Crase, pra que te quero? Pra indicar o casamento de dois aa. Um é sempre a preposição. O outro joga em dois times. Pode ser o artigo (a casa) ou a primeira letrinha do pronome demonstrativo (aquela, aquele, aquilo). A coluna passada tratou de algumas regras do acentinho tão manhoso. Falou no tira-teima e deu cinco alertas sobre ciladas que querem pegar o bobo na casca do ovo — pronome de tratamento, casa, terra, palavras repetidas e casaizinhos. Esta continua o assunto.
Nome de pessoa
Crase antes de nome de pessoa? É facultativa. Depende do artigo. Há regiões que o usam e regiões que o dispensam (a Lia, Lia):
Referiu-se à Maria. Referiu-se a Maria.
Dirijo-me à Paula? Dirijo-me a Paula?
Ambas estão corretas. Na primeira, usa-se o artigo. Na segunda, não. É questão regional.
Falsa crase
Escrever à mão? Escrever a mão? No troca-troca, temos escrever a lápis. Sem artigo, não há crase. Mas use o acento. Pela clareza.
Bater à máquina? Bater a máquina? Não há crase. Mas, sem o acento, o leitor pode entender que a máquina levou pancada. É a clareza.
Pagar à vista? Pagar a vista? No troca-troca, temos pagar a prazo. Sem artigo, não há crase. Mas a clareza pede o acento.
Resumo da opereta: em escrever à mão, bater à máquina, pagar à vista, não ocorre a fusão de dois aa. Mas a clareza pede o acento. É a falsa crase.
País, estado, cidade, bairro
Crase antes de nome de país, estado, cidade, bairro? Depende do artigo. Como saber se o a é bem-vindo? Há um verso que dá dica infalível. Ele manda substituir o verbo ir pelo voltar. Com o troca-troca, não há erro. Ei-lo:
Se, ao voltar, volto da, crase no a.
Se, ao voltar, volto de, crase pra quê?
Vou a França? À França? No troca-troca, volto da França. Nota 10 para vou à França.
Foi a Floripa? À Floripa? Voltou de Floripa. Ao voltar, volta de, crase pra quê? Vou a Floripa.
Vou à Barra da Tijuca? A Barra da Tijuca? Volto da Barra. Ao voltar, volto da, crase no a: Vou à Barra da Tijuca.

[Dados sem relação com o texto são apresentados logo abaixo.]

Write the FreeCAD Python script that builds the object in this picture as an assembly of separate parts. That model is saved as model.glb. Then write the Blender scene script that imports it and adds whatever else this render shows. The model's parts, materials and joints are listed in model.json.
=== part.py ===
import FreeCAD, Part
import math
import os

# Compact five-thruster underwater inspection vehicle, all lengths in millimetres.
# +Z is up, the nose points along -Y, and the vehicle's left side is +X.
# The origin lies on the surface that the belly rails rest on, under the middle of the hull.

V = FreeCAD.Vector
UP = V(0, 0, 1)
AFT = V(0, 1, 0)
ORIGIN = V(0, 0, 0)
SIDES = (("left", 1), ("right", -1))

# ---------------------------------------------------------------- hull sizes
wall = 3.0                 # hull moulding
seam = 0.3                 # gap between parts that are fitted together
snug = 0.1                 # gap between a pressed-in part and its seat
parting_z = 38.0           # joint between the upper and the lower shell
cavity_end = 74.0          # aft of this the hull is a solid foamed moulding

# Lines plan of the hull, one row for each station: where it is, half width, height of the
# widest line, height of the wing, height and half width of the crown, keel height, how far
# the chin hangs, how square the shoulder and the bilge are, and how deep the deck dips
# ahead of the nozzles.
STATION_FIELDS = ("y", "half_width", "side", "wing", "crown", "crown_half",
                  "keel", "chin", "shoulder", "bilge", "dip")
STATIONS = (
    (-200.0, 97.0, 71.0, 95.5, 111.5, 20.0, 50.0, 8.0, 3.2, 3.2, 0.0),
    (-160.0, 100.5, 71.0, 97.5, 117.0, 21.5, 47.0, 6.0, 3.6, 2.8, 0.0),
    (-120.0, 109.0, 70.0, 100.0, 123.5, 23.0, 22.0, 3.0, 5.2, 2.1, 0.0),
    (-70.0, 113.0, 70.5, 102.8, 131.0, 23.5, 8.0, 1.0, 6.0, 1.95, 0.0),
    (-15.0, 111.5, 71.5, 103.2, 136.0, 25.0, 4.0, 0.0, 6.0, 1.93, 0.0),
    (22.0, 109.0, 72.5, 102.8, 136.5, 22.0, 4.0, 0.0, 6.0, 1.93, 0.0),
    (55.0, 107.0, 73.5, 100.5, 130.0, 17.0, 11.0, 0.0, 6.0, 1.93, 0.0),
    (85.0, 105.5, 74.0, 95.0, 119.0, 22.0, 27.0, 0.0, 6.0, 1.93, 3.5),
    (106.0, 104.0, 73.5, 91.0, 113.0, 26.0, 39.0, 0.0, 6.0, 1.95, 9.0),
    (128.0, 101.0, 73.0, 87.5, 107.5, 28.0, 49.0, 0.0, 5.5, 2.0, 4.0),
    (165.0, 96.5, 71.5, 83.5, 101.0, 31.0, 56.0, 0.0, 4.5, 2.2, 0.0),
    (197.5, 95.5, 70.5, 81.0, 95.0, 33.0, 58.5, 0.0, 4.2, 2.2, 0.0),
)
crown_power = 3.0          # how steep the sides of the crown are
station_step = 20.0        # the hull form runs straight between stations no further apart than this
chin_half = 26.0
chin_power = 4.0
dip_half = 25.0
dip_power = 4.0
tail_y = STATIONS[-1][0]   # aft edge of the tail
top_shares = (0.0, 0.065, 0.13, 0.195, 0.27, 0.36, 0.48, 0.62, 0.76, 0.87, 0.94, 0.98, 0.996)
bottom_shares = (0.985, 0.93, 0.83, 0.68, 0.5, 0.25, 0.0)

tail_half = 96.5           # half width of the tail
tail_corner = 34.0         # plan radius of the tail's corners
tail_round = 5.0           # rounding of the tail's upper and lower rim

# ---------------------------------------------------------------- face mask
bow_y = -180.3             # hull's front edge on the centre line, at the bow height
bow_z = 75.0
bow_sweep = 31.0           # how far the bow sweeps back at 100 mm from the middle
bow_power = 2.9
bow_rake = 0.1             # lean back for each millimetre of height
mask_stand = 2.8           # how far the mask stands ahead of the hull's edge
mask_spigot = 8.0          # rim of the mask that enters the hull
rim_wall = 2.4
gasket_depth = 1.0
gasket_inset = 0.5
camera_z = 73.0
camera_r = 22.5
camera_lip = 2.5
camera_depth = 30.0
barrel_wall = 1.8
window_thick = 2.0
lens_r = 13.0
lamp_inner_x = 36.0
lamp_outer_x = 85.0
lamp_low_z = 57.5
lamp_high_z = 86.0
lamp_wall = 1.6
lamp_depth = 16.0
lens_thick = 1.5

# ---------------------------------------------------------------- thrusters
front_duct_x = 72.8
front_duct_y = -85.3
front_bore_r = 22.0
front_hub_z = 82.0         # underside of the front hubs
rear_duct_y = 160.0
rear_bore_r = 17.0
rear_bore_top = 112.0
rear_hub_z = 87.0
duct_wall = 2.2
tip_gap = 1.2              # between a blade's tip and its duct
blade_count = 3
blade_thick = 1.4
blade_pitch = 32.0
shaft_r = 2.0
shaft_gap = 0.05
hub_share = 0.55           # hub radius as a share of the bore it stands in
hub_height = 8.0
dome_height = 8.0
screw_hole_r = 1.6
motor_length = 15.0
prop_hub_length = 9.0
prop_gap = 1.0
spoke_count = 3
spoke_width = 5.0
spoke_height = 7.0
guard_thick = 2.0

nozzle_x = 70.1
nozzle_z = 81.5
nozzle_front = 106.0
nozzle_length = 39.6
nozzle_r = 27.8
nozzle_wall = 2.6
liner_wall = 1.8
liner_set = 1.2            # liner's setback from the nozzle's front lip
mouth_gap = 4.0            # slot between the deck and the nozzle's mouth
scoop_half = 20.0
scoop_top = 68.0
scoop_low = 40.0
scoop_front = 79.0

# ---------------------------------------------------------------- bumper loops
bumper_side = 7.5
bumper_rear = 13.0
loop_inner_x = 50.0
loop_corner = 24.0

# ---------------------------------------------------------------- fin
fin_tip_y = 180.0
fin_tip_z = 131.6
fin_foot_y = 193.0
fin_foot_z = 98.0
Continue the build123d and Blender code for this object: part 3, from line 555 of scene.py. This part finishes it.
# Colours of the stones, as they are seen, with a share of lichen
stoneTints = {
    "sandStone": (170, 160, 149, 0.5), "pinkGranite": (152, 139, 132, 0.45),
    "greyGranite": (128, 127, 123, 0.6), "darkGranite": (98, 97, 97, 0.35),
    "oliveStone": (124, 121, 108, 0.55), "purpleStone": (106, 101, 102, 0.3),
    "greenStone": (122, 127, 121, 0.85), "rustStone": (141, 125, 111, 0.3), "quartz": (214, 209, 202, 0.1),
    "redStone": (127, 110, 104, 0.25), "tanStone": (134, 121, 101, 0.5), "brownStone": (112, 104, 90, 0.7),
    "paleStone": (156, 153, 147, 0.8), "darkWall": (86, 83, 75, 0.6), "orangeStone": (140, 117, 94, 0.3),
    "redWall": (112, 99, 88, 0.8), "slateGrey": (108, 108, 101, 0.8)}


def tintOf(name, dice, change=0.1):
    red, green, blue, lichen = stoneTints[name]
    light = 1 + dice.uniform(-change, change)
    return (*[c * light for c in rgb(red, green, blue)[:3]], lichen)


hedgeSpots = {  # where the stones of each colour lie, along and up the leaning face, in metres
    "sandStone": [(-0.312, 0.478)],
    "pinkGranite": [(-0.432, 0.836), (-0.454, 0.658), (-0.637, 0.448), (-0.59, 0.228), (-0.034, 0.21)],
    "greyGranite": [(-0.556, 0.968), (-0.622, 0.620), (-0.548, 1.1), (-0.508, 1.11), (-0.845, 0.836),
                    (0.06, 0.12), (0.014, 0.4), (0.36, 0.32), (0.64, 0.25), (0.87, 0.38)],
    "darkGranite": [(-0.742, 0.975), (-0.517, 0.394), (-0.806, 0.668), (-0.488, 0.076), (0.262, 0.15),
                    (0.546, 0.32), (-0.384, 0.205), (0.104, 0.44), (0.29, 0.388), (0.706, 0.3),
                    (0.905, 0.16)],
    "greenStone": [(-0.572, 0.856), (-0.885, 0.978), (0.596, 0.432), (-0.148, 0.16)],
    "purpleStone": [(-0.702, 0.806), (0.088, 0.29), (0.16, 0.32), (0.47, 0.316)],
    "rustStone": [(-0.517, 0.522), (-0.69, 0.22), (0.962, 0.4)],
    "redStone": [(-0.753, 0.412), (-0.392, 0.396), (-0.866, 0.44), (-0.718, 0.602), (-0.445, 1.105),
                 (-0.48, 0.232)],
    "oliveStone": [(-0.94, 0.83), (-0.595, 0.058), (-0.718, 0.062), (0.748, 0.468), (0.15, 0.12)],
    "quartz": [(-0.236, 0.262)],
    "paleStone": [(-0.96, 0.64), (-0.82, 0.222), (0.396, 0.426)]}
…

Vai a Brasília? À Brasília? Ao voltar, volto de, crase pra quê? Volta de Brasília. Vai a Brasília.
Vou a Miami. (Volto de Miami). Ao voltar, volto de, crase pra quê?
Vou à Bahia. (Volto da Bahia.) Ao voltar, volto da, crase no a.

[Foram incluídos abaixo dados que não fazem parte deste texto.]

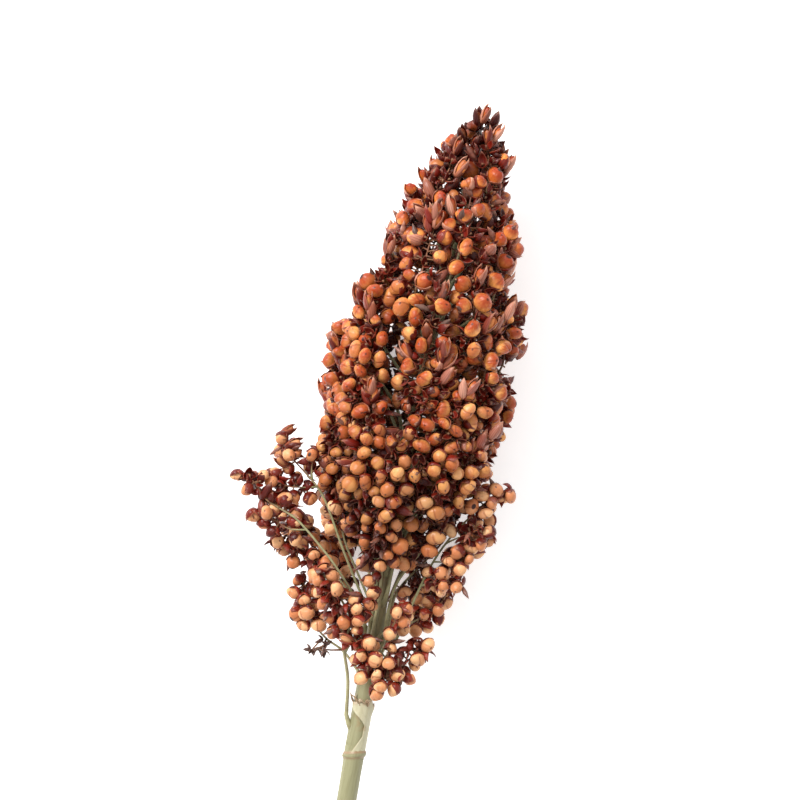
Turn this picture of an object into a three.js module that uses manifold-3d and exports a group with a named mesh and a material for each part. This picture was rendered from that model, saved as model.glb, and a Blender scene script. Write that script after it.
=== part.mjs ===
// A sorghum seed head, cut with a short stub of its stalk and lying on its side.
// Millimetres. +Y runs up the stalk from the cut to the tip of the head, +Z is up, and z = 0 is the
// surface that it lies on. One node is the stalk, and each branch of the head is a node of its own:
// a thin stem, its grains and the pointed husks between them, fused where they grow.
import * as THREE from "three";
import { mergeVertices } from "three/addons/utils/BufferGeometryUtils.js";
import Module from "manifold-3d";

const wasm = await Module();
wasm.setup();

// The stalk's axis: its height, its place across, how far it bows and where the head ends. y = 0 is 14 mm
// below the stalk's node.
const AXIS_HEIGHT = 25.5;
const AXIS_SHIFT = -1;
const AXIS_BOW = 2.2;
const HEAD_TOP = 211;
// Stations up the stalk, each [y, radius]: the cut, the swollen node at 13.7, the rachis and its end.
const STALK = [
  [-34, 2.9], [8, 2.95], [12.4, 3.05], [13.2, 3.5], [14.2, 3.5], [15, 3.1], [24, 2.95],
  [34, 2.7], [55, 2.35], [80, 2.0], [120, 1.5], [160, 1.05], [184, 0.6],
];
const STALK_SIDES = 10;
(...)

Vou à Alemanha. (Volto da Alemanha.) Volto da? Crase no a.
Vou a Portugal. (Volto de Portugal). Volto de. Crase pra quê?
Cheguei a Natal. (Voltei de Natal). Sem artigo, nada de crase.
Nome masculino
Se é o casamento de dois aa, a crase é feminista. Conclusão lógica: o artigo masculino é o. Com ele, nada de juntar os trapinhos.

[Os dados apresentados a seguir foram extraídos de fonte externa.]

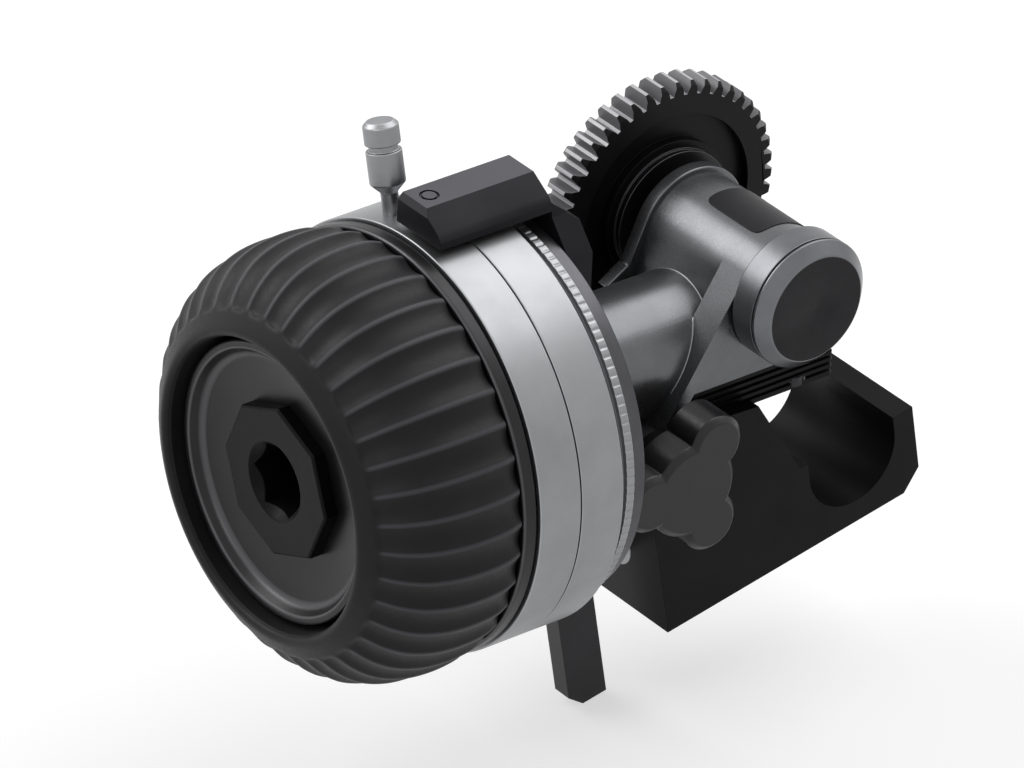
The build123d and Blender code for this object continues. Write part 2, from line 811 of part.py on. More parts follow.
with BuildPart() as retaining_ring:
    with BuildSketch(wheel_section):
        Polygon(
            *turned_ring(
                neck_end_x + retainer_width + seat_clearance,
                neck_end_x + 2 * retainer_width - seat_clearance,
                retainer_inner_r,
                bearing_bore_r + retainer_groove - seat_clearance,
            ),
            align=None,
        )
    revolve(axis=wheel_axis)
    with BuildSketch(wheel_face(neck_end_x)):
        with Locations((0, -bearing_r)):
            Rectangle(bearing_r, bearing_r)
    extrude(amount=neck_spigot_length, mode=Mode.SUBTRACT)
retaining_ring.part.label = "retaining_ring"
export_step(retaining_ring.part, "parts/retaining_ring.step")

with BuildPart() as barrel_bearings:
    with BuildSketch(barrel_section):
        rear_bearing_y = barrel_rear_y + end_cap_spigot + side_gap
        lens_bearing_y = barrel_front_y - side_gap / 2 - barrel_bearing_width
        Polygon(*bearing_points(rear_bearing_y, barrel_bearing_width), align=None)
        Polygon(*bearing_points(lens_bearing_y, barrel_bearing_width), align=None)
    revolve(axis=barrel_axis)
barrel_bearings.part.label = "barrel_bearings"
export_step(barrel_bearings.part, "parts/barrel_bearings.step")

# Drum that carries the stop rings, held on the neck by a ring nut
with BuildPart() as drum:
    with BuildSketch(wheel_section):
        Polygon(
            (keeper_back_x, drum_bore_r),
            (keeper_back_x, drum_r),
            (flange_front_x, drum_r),
            (flange_front_x, flange_r),
            (flange_back_x - edge_break, flange_r),
            (flange_back_x, flange_r - edge_break),
            (flange_back_x, cone_r),
            (neck_x, neck_r + edge_break),
            (neck_x, neck_spigot_r + seat_clearance),
            (flange_front_x, neck_spigot_r + seat_clearance),
            (flange_front_x, drum_bore_r),
            align=None,
        )
        for band_mid_x in (
            (front_ring_front_x + front_ring_back_x) / 2 + keeper_thickness,
            (rear_ring_front_x + rear_ring_back_x) / 2,
        ):
            with Locations((band_mid_x, drum_r - band_depth / 2 + overrun / 2)):
                Rectangle(band_width + 2 * seat_clearance, band_depth + overrun, mode=Mode.SUBTRACT)
    revolve(axis=wheel_axis)
    with BuildSketch(wheel_face(keeper_back_x - overrun)):
        with PolarLocations(keeper_screw_circle_r, keeper_screw_count):
            Circle(keeper_screw_r + seat_clearance)
    extrude(amount=keeper_screw_grip + side_gap + overrun, mode=Mode.SUBTRACT)
    with BuildSketch(wheel_face(flange_back_x + overrun)):
        with Locations((0, ring_r + arm_gap - arm_screw_drop)):
            with GridLocations(arm_screw_pitch, 0, 2, 1):
                Circle(arm_screw_r + seat_clearance)
    extrude(amount=-(flange_thickness + arm_screw_bite + overrun), mode=Mode.SUBTRACT)
drum.part.label = "drum"
export_step(drum.part, "parts/drum.step")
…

Obras a 500 metros. Metros é masculino. Antes de machinhos não ocorre o encontro de dois aa.
Andar a pé? Andar à pé? Pé é masculino. Xô, grampinho!
Há construções que enganam. Fingidas, escondem um feminino: Canta à (moda de) Roberto Carlos.
Exemplos de fingidoras: Corta o cabelo à (moda de) Neymar. Faz bicicletas à (moda de) Pelé. Móveis à (moda de) D. José.
Mais fingidoras: Fui à (Livraria) José Olímpio. Comprei móvel à (moda) Luís 14. Não fui à Rua da Praia, mas à (Rua) dos Andradas.
“Bife a cavalo” joga no time de “bife à milanesa”? Não. Em bife à milanesa, esconde-se fingidora: Bife (à moda) milanesa.
Nota
Há mais. É o assunto da próxima coluna.
Leitor pergunta
Xerox é palavra oxítona ou paroxítona?
Em português, há um pacto entre as palavras. As terminadas em x são oxítonas. O acento tônico cai na última sílaba. É o caso de inox, pirex, xerox.
No reino das palavras como no dos homens, há os rebeldes. Alguns vocábulos desrespeitam o trato. Querem ser paroxítonos. Aí, precisam do acento. O sinalzinho gráfico avisa que eles mudaram de time: Félix, ônix, tórax, fênix.